### AIM OF THE TASK
Quote only the lines from the top of the listing below down to and including the line with "on the floor.".

### DATA SECTION
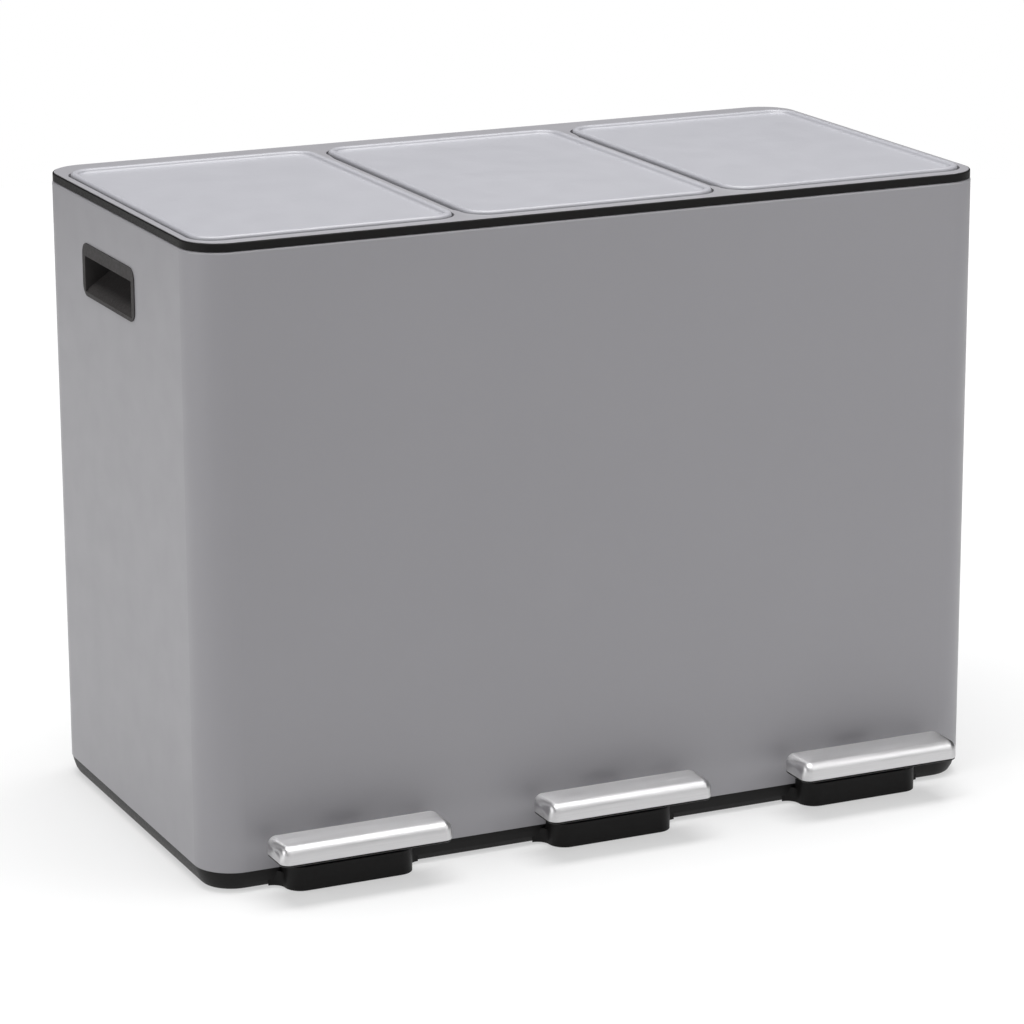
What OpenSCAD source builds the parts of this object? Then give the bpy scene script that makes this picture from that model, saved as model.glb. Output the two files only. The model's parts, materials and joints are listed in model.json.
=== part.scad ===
// Three-compartment pedal bin for sorted household waste.
// One painted steel casing holds three lift-out buckets. Each pedal tips a lever in the base,
// the lever lifts a push rod behind the buckets, and the rod swings its own lid open.
// Millimetres. +X runs along the casing, -Y is the front with the pedals, +Z is up.
// The origin is the middle of the footprint, on the floor.

/* [Casing] */
// Width of the casing over its side faces
body_w = 600; // [596:1:620]
// Depth of the casing, front face to back face
body_d = 310; // [310:1:314]
// Radius of the casing's four upright corners
body_r = 28; // [26:1:32]
// Thickness of the wrapped steel sheet
shell_t = 1; // [0.8:0.1:1.2]
// Height of the casing's lower edge above the floor
shell_z0 = 15; // [14.5:0.1:15.5]
// Height of the casing's rolled upper edge
shell_z1 = 447; // [446.8:0.1:447]

/* [Lids] */
// Width of one lid
lid_w = 188.4; // [188:0.1:188.6]
// Depth of one lid, front to back
lid_d = 271.2; // [271:0.1:271.4]
// Plan radius of a lid's corners
lid_r = 18; // [16:1:20]
// Spacing of the lids along the casing
lid_pitch = 197.8; // [197.6:0.1:198]
// Gap round each lid
lid_gap = 1.6; // [1.5:0.1:1.6]
// Width of the frame strip in front of the lids
front_strip = 10.8; // [10.6:0.1:10.8]

/* [Pedals] */
// Spacing of the pedals along the casing
pedal_pitch = 200; // [199:0.5:201]
// How far the pedals stand out in front of the casing
pedal_reach = 45; // [44.5:0.5:46]
// Width of a pedal cap
pedal_w = 127; // [124:1:128]
// Depth of a pedal cap
pedal_d = 34; // [33.5:0.5:34]
// Height of the top of a pedal cap above the floor
pedal_top = 45; // [45:0.1:45.2]

/* [Side grips] */
// Width of a grip's flange, along the casing's side
grip_w = 106; // [100:1:110]
// Height of a grip's flange
grip_h = 38; // [38:0.5:39]
// Height of the middle of a grip above the floor
grip_z = 396.3; // [395:0.1:396.5]

/* [Buckets] */
// Outside width of a bucket over its rim
bucket_w = 170; // [164:1:170]
// Outside depth of a bucket over its rim
bucket_d = 225; // [218:1:226]
// Wall of a bucket
bucket_t = 1.8; // [1.6:0.1:2.2]

/* [Hidden] */
$fn = 64;
BAYS = [1, 2, 3];

// Colours
PAINT = [0.53, 0.53, 0.55];
LID_PAINT = [0.68, 0.68, 0.70];
PLASTIC = [0.05, 0.05, 0.05];
STEEL = [0.72, 0.72, 0.73];
RUBBER = [0.09, 0.09, 0.09];

// The casing stands behind the origin, so that pedals and screw heads share one footprint
screw_head = 1.5;
body_y = (pedal_reach - screw_head) / 2;
front_y = -body_d / 2;
back_y = body_d / 2;

// Screws in the casing's back
screw_xs = [-240, 0, 240];
screw_zs = [35, 430];

// Levels
base_z = 1.5;
floor_z = 6;
deck_z = 50;
deck_t = 2.5;
band_top = 452.6;
frame_z0 = 451.9;
frame_z1 = 452.9;
bar_t = 1;
panel_z = 452.4;
crest_z = 455;
plate_z0 = 444;
collar_z0 = 418;

// Hand grips
grip_y = 14.7;

// Lids and hinges
lid_front = front_y + front_strip + lid_gap;
lid_back = lid_front + lid_d;
lid_y = (lid_front + lid_back) / 2;
skin_t = 1;
skin_z0 = 449.5;
rim_r = 2.6;
rim_fall = panel_z - crest_z;
hinge_y = lid_back - 16;
hinge_z = 447;
pin_r = 2;
hub_r = 3.5;
ear_x = 60;
ear_t = 2;
pin_len = 144;
rib_t = 8;

// Collar openings
bay_w = 182;
bay_front = lid_front + 1.1;
bay_back = lid_back + 3.9;
bay_d = bay_back - bay_front;
bay_y = (bay_front + bay_back) / 2;
bay_r = 14;
ledge_z = hinge_z - 20;

// Pedal mechanism
cap_front = front_y - pedal_reach;
cap_y = cap_front + pedal_d / 2;
cap_r = 7;
cap_edge_r = 6;
cap_t = 1.2;
cap_z0 = pedal_top - 13;
frame_rim = 1.5;
rear_cut = 98;
pivot_y = -65;
pivot_z = 18;
axle_r = 3;
bush_r = 4.5;
run_fit = 0.05;
strip_t = 3;
lever_w = 30;
lever_tail_w = 16;
hub_z = 21.5;
tail_z = 13;
arm_z = 32;
tongue_z = pedal_top - 6.9;
gate_w = 90;
gate_z1 = 38;
slot_w = 36;
slot_z0 = 16;
slot_z1 = 36.2;
rail_x = 22;
rail_t = 2.5;
boss_r = 7;

rivet_x = 10;
rivet_y = cap_y - 2;

// Foot boxes under the pedals
box_w = 94;
box_front = front_y - 17.5;
box_r = 12;
box_z1 = 18.5;
box_t = 2.5;
fillet_r = 9;

// Push rods
rod_y = hinge_y - 14.2;
rod_r = 2.5;
tip_r = 4;
tip_z = hinge_z - 17.65;
foot_r = 5;
foot_gap = 0.3;
foot_rest = tail_z + 8 * (hub_z - tail_z) / (rod_y + 22 - pivot_y);
foot_z = foot_rest + strip_t + foot_gap + foot_r;
guide_zs = [90, 396];
guide_h = 12;
stop_ring_z = 340;
stop_ring_h = 4;
wire_r = 0.9;
coil_r = 4.8;
coil_turns = 7;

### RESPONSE
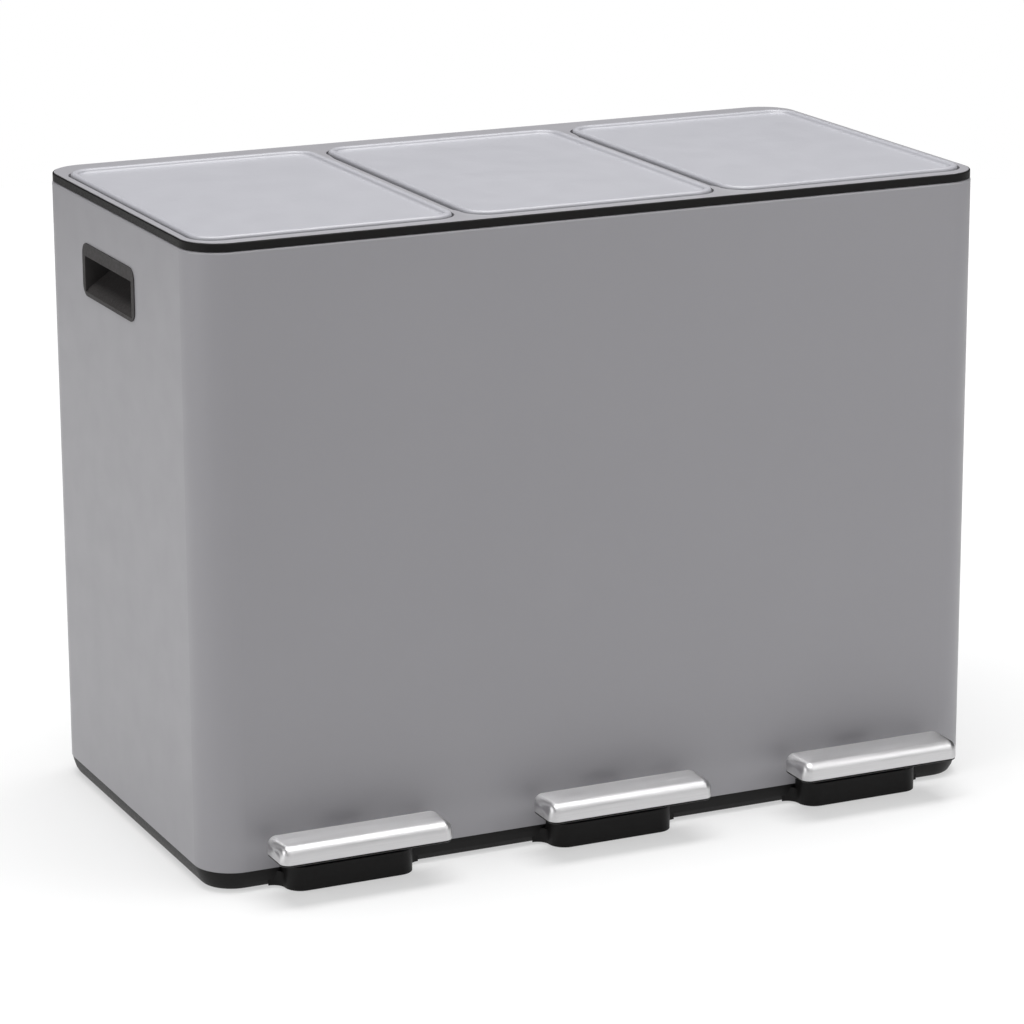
What OpenSCAD source builds the parts of this object? Then give the bpy scene script that makes this picture from that model, saved as model.glb. Output the two files only. The model's parts, materials and joints are listed in model.json.
=== part.scad ===
// Three-compartment pedal bin for sorted household waste.
// One painted steel casing holds three lift-out buckets. Each pedal tips a lever in the base,
// the lever lifts a push rod behind the buckets, and the rod swings its own lid open.
// Millimetres. +X runs along the casing, -Y is the front with the pedals, +Z is up.
// The origin is the middle of the footprint, on the floor.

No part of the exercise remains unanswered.